Getting divorced without taking legal advice is a high-risk strategy and can come back to bite you years after the event. A naïve husband found that out to his cost after falling victim to a series of frauds perpetrated by his ex-wife.
Following their separation at the end of a long and prosperous marriage, the middle-aged couple appeared to have settled their differences following mediation. A memorandum of understanding (MOU) was produced dealing with, amongst other things, the basis on which the proceeds of sale of the former matrimonial home, then worth about £2.8 million, were to be divided between them.
Without the husband’s knowledge, however, a consent order which formally ended the marriage was subsequently amended at the wife’s behest so that it no longer reflected the terms of the MOU. The order substantially watered down the husband’s rights in respect of the proceeds of sale and committed him to paying the wife lifelong maintenance of £66,000 a year. Having wanted a clean break, he would never have consented to making those payments.

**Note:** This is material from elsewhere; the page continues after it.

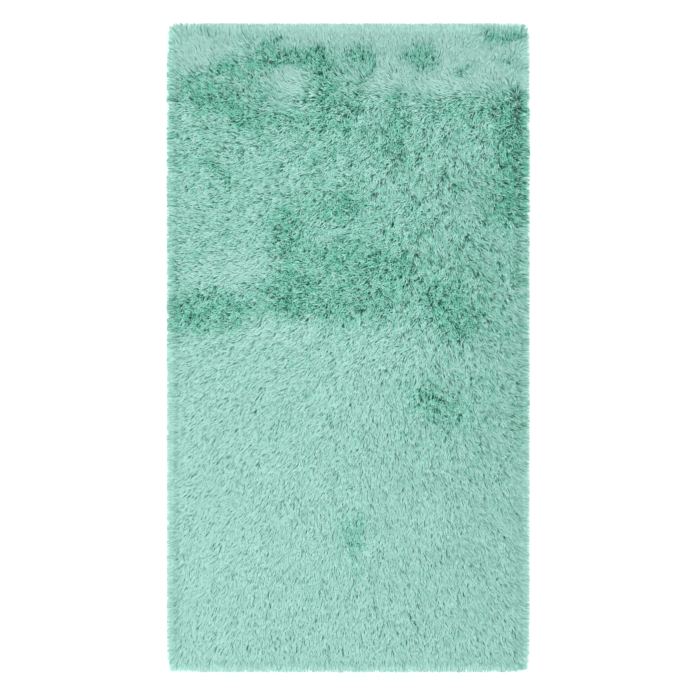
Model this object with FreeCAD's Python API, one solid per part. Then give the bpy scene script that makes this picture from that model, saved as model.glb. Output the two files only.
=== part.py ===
"""Plush bath mat, 500 by 900 mm, as the layers and trims that it is sewn from.

Millimetres. The mat lies flat on the floor, its width along X and its length along Y, +Z up.
The origin is on the floor, under the middle of the mat.

From the floor up: a rubber backing with grip dots, the scrim that it is cast on, a foam core, the
ground cloth and the pile. An overlock thread holds the cut edges together, and a folded binding
tape closes them. A needle thread above and a bobbin thread below sew the tape down, and the
bobbin thread also holds a care label, which lies under the mat and flaps out about that seam.
"""

import FreeCAD, Part
import math
import os

# Mat outline, over the binding tape
mat_width = 500.0
mat_length = 900.0
corner_radius = 10.0
smallest_corner = 1.0  # an outline far inside the edge still turns on this radius

# Layers
grip_sheet_thickness = 0.8
scrim_thickness = 0.4
foam_thickness = 6.0
ground_thickness = 0.8

# Pile, which stands on the ground cloth and hangs over the edge
pile_height = 16.0
pile_overhang = 3.5
pile_hem_height = 1.5  # lowest tips, above the floor
pile_shoulder = 7.0  # rounding of the pile's upper edge
pile_hem_round = 1.2
pile_clearance = 0.3  # between the pile and the binding's sides

# Binding tape, folded round the edge
tape_thickness = 1.0
tape_leg = 8.0
tape_fold_round = 0.6

# Sewing threads
thread_diameter = 0.4
thread_sink = 0.05  # how deep a pulled stitch lies below the tape's face
thread_side_gap = 0.05
stitch_inset = 5.5  # from the mat's edge to the seam
overlock_thickness = 0.3

# Grip dots, moulded with the backing
dot_proud = 0.2  # how far the dots stand below the tape
dot_foot_diameter = 5.2
dot_base_diameter = 7.0
dot_pitch = 30.0
dot_margin = 7.0  # from the binding's inner edge to the nearest dot
dot_label_gap = 4.0

# Care label, satin ribbon
label_width = 28.0
label_length = 42.0
label_thickness = 0.3
label_y = -300.0
label_thread_gap = 0.1  # between the label's end and the thread that it turns about
label_bed_gap = 0.1

# Heights of the stack, worked out from the layers
tape_bottom = dot_proud
grip_sheet_bottom = tape_bottom + tape_thickness
scrim_bottom = grip_sheet_bottom + grip_sheet_thickness
foam_bottom = scrim_bottom + scrim_thickness
ground_bottom = foam_bottom + foam_thickness
ground_top = ground_bottom + ground_thickness
tape_top = ground_top + tape_thickness
pile_top = ground_top + pile_height

# Insets from the mat's edge
overlock_inset = tape_thickness
layer_inset = overlock_inset + overlock_thickness

# Seam grooves, and the threads' centres in them
groove_depth = thread_diameter + thread_sink
groove_half_width = thread_diameter / 2 + thread_side_gap
needle_thread_z = tape_top - groove_depth + thread_diameter / 2
bobbin_thread_z = tape_bottom + groove_depth - thread_diameter / 2

# Care label's hinge line, which is the bobbin thread's centre
label_hinge_x = mat_width / 2 - stitch_inset
label_hinge_z = bobbin_thread_z
label_end_gap = thread_diameter / 2 + label_thread_gap


def outline(inset, z):
    """Closed wire of the mat's outline, moved inwards by inset, at height z."""
    x = mat_width / 2 - inset
    y = mat_length / 2 - inset
    r = max(corner_radius - inset, smallest_corner)
    corners = [(1, 1, 0), (-1, 1, 90), (-1, -1, 180), (1, -1, 270)]
    edges = []
    for sign_x, sign_y, turn in corners:
        centre = FreeCAD.Vector(sign_x * (x - r), sign_y * (y - r), z)
        points = []
        for angle in (turn, turn + 45, turn + 90):
            a = math.radians(angle)
            points.append(centre + FreeCAD.Vector(r * math.cos(a), r * math.sin(a), 0))
        if edges:
            edges.append(Part.LineSegment(last_point, points[0]).toShape())
        else:
            first_point = points[0]
        edges.append(Part.Arc(*points).toShape())
        last_point = points[2]
    edges.append(Part.LineSegment(last_point, first_point).toShape())
    return Part.Wire(edges)


def slab(inset, bottom, top):
    """Flat solid with the mat's outline moved inwards by inset, from bottom to top."""
    face = Part.Face(outline(inset, bottom))
    return face.extrude(FreeCAD.Vector(0, 0, top - bottom))


def ring(outer_inset, inner_inset, bottom, top):
    """Flat frame between two outlines."""
    return slab(outer_inset, bottom, top).cut(slab(inner_inset, bottom - 1, top + 1))


def box(x_range, y_range, z_range):
    """Upright box from its low and high ends along each axis."""
    low = FreeCAD.Vector(x_range[0], y_range[0], z_range[0])
    sides = [high - start for start, high in (x_range, y_range, z_range)]
    return Part.makeBox(*sides, low)


def edges_at(solid, z):
    """The solid's edges that lie in the plane at height z."""
    return [e for e in solid.Edges if abs(e.BoundBox.ZMin - z) < 1e-6 and abs(e.BoundBox.ZMax - z) < 1e-6]


def pile():
    """Pile as one soft block: a thick cover with a skirt that hides the binding."""
    block = slab(-pile_overhang, pile_hem_height, pile_top)
    block = block.makeFillet(pile_shoulder, edges_at(block, pile_top))
    block = block.makeFillet(pile_hem_round, edges_at(block, pile_hem_height))
    under_pile = slab(-pile_clearance, pile_hem_height - 1, tape_top)
    foot = slab(tape_leg + pile_clearance, ground_top, tape_top + 1)
    return block.cut(under_pile.cut(foot))


def ground_cloth():
    """Knitted cloth that holds the pile."""
    return slab(layer_inset, ground_bottom, ground_top)


def foam_core():
    """Foam sheet that makes the mat soft underfoot."""
    return slab(layer_inset, foam_bottom, ground_bottom)


def backing_scrim():
    """Thin felted cloth, between the foam and the rubber that is cast on it."""
    return slab(layer_inset, scrim_bottom, foam_bottom)


def dot_places():
    """Centres of the grip dots: staggered rows, clear of the binding and the label."""
    reach_x = mat_width / 2 - tape_leg - dot_margin - dot_base_diameter / 2
    reach_y = mat_length / 2 - tape_leg - dot_margin - dot_base_diameter / 2
    row_pitch = dot_pitch * math.sqrt(3) / 2
    keep_out = dot_base_diameter / 2 + dot_label_gap
    label_low_y, label_high_y = label_y_range(keep_out)
    label_low_x = label_hinge_x - label_length - keep_out
    last_row = int(reach_y / row_pitch)
    for row in range(-last_row, last_row + 1):
        y = row * row_pitch
        odd = row % 2
        last_column = int(reach_x / dot_pitch - odd / 2)
        for column in range(-last_column - odd, last_column + 1):
            x = (column + odd / 2) * dot_pitch
            if x > label_low_x and label_low_y < y < label_high_y:
                continue
            yield x, y


def grip_backing():
    """Rubber sheet with dots moulded on it, each one tapering down to the floor."""
    dots = []
    for x, y in dot_places():
        foot = FreeCAD.Vector(x, y, 0)
        dots.append(Part.makeCone(dot_foot_diameter / 2, dot_base_diameter / 2, grip_sheet_bottom, foot))
    sheet = slab(layer_inset, grip_sheet_bottom, scrim_bottom)
    return sheet.multiFuse(dots).Solids[0]


def overlock_thread():
    """Thread band that holds the cut edges together before they are bound."""
    return ring(overlock_inset, layer_inset, grip_sheet_bottom, ground_top)


def seam_groove(bottom, top):
    """Groove that a pulled row of stitches presses into the tape."""
    return ring(stitch_inset - groove_half_width, stitch_inset + groove_half_width, bottom, top)


def edge_binding():
    """Tape folded round the edge: an upper leg, a lower leg and the fold between them."""
    tape = slab(0, tape_bottom, tape_top)
    tape = tape.makeFillet(tape_fold_round, edges_at(tape, tape_bottom) + edges_at(tape, tape_top))
    tape = tape.cut(slab(overlock_inset, grip_sheet_bottom, ground_top))
    tape = tape.cut(slab(tape_leg, -1, tape_top + 1))
    tape = tape.cut(seam_groove(tape_top - groove_depth, tape_top + 1))
    tape = tape.cut(seam_groove(-1, tape_bottom + groove_depth))
    return tape.cut(label_bed())


def label_y_range(gap=0.0):
    """Low and high Y of the care label, wider by gap on each side."""
    return (label_y - label_width / 2 - gap, label_y + label_width / 2 + gap)


def label_bed():
    """Shallow bed across the tape's lower leg, where the label lies tucked under or flapped out."""
    x_range = (mat_width / 2 - tape_leg - 1, mat_width / 2 + 1)
    z_range = (-1, label_hinge_z + label_thickness / 2 + label_bed_gap)
    return box(x_range, label_y_range(label_bed_gap), z_range)


def care_label():
    """Ribbon that lies under the mat, and flaps out from its edge about the bobbin thread."""
    x_range = (label_hinge_x - label_length, label_hinge_x - label_end_gap)
    z_range = (label_hinge_z - label_thickness / 2, label_hinge_z + label_thickness / 2)
    return box(x_range, label_y_range(), z_range)


def thread_loop(centre_z):
    """Round thread along the whole seam, at one height, joined in the middle of a straight side."""
    start = FreeCAD.Vector(mat_width / 2 - stitch_inset, 0, centre_z)
    section = Part.Wire(Part.makeCircle(thread_diameter / 2, start, FreeCAD.Vector(0, 1, 0)))
    path = Part.Wire(starting_at(start, outline(stitch_inset, centre_z)))
    return path.makePipeShell([section], True, False)


def starting_at(start, path):
    """Edges of a closed path, beginning and ending at a point inside one of its straight runs."""
    edges = list(path.OrderedEdges)
    at = min(range(len(edges)), key=lambda i: edges[i].distToShape(Part.Vertex(start))[0])
    before = [v.Point for v in edges[at - 1].Vertexes]
    near, far = [v.Point for v in edges[at].Vertexes]
    if min(far.distanceToPoint(p) for p in before) < min(near.distanceToPoint(p) for p in before):
        near, far = far, near
    first = Part.LineSegment(start, far).toShape()
    last = Part.LineSegment(near, start).toShape()
    return [first] + edges[at + 1:] + edges[:at] + [last]


def needle_thread():
    """Upper thread of the binding seam, in the upper leg's groove."""
    return thread_loop(needle_thread_z)


def bobbin_thread():
    """Lower thread of the binding seam, in the lower leg's groove."""
    return thread_loop(bobbin_thread_z)


sub_parts = [
    pile,
    ground_cloth,
    foam_core,
    backing_scrim,
    grip_backing,
    overlock_thread,
    edge_binding,
    needle_thread,
    bobbin_thread,
    care_label,
]

os.makedirs("parts", exist_ok=True)
for make in sub_parts:
    shape = make()
    shape.exportStep(f"parts/{make.__name__}.step")
    size = shape.optimalBoundingBox()
    print(
        f"{make.__name__}: {shape.ShapeType}, {len(shape.Solids)} solid(s), {shape.Volume:.0f} mm3,"
        f" {size.XLength:.2f} x {size.YLength:.2f} x {size.ZLength:.2f} mm,"
        f" z {size.ZMin:.2f} to {size.ZMax:.2f}, valid {shape.isValid()}"
    )
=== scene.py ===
"""Plush bath mat: combed pile, layers, bound edge, seam threads, grip backing and care label.

The file is laid out as an add-on. One operator makes each piece, or each group of like pieces, and
a panel in the 3D view's sidebar lists them. Lengths are in metres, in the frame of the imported
model: +X across the mat, +Y along it, +Z up from the floor.
"""

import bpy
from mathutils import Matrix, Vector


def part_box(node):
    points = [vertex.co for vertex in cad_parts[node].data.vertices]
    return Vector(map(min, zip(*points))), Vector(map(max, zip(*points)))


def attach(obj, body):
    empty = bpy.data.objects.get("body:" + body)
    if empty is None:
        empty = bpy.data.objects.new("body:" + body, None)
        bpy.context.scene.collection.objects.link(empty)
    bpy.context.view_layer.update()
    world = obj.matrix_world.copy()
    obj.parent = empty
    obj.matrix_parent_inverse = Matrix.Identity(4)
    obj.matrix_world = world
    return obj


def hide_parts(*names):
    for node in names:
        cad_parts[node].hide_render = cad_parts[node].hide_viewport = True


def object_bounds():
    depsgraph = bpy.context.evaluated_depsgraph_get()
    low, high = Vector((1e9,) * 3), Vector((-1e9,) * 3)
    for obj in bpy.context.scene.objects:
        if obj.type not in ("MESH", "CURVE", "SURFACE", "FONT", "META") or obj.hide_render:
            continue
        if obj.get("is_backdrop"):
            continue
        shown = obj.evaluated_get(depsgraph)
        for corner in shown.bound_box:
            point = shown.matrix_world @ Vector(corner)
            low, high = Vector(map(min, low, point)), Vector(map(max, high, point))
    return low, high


bl_info = {
    "name": "Plush Bath Mat",
    "version": (1, 0, 0),
    "blender": (4, 5, 0),
    "location": "3D View > Sidebar > Bath Mat",
    "description": "Makes a plush bath mat with a combed pile, a bound edge and a grip backing",
    "category": "Add Mesh",
}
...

The wife’s objective was to support a fraudulent application for a £900,000 mortgage in respect of a lavish new home. She sent to the lender a falsified document and fraudulent emails, purporting to be from the husband. Evidence as to whether the husband’s signature on the consent order was a forgery was equivocal but, if he did sign it, he did so without taking legal advice and had failed to read it carefully.
After the truth emerged, the husband applied to set aside that part of the consent order which dealt with the proceeds of sale. In upholding his application, the High Court found that he had been very foolish and naïve, but that the wife had been thoroughly dishonest. Had it not been for her disgraceful conduct, a clean break would long ago have been achieved. As it was, she had found herself bankrupt, living on benefits and owing the husband a great deal of money.
Paying tribute to the husband’s realistic response to the wife’s behaviour, the Court ordered her to pay him £248,930 that he should have received from the proceeds of sale, together with his £250,000 legal costs. In rejecting the wife’s cross-application for maintenance from the husband, the Court found that she was entirely the author of her own downfall and that to accede to her claim would be to allow her to benefit from her fraud. The Court’s ruling finally delivered the clean break that the husband had from the outset desired.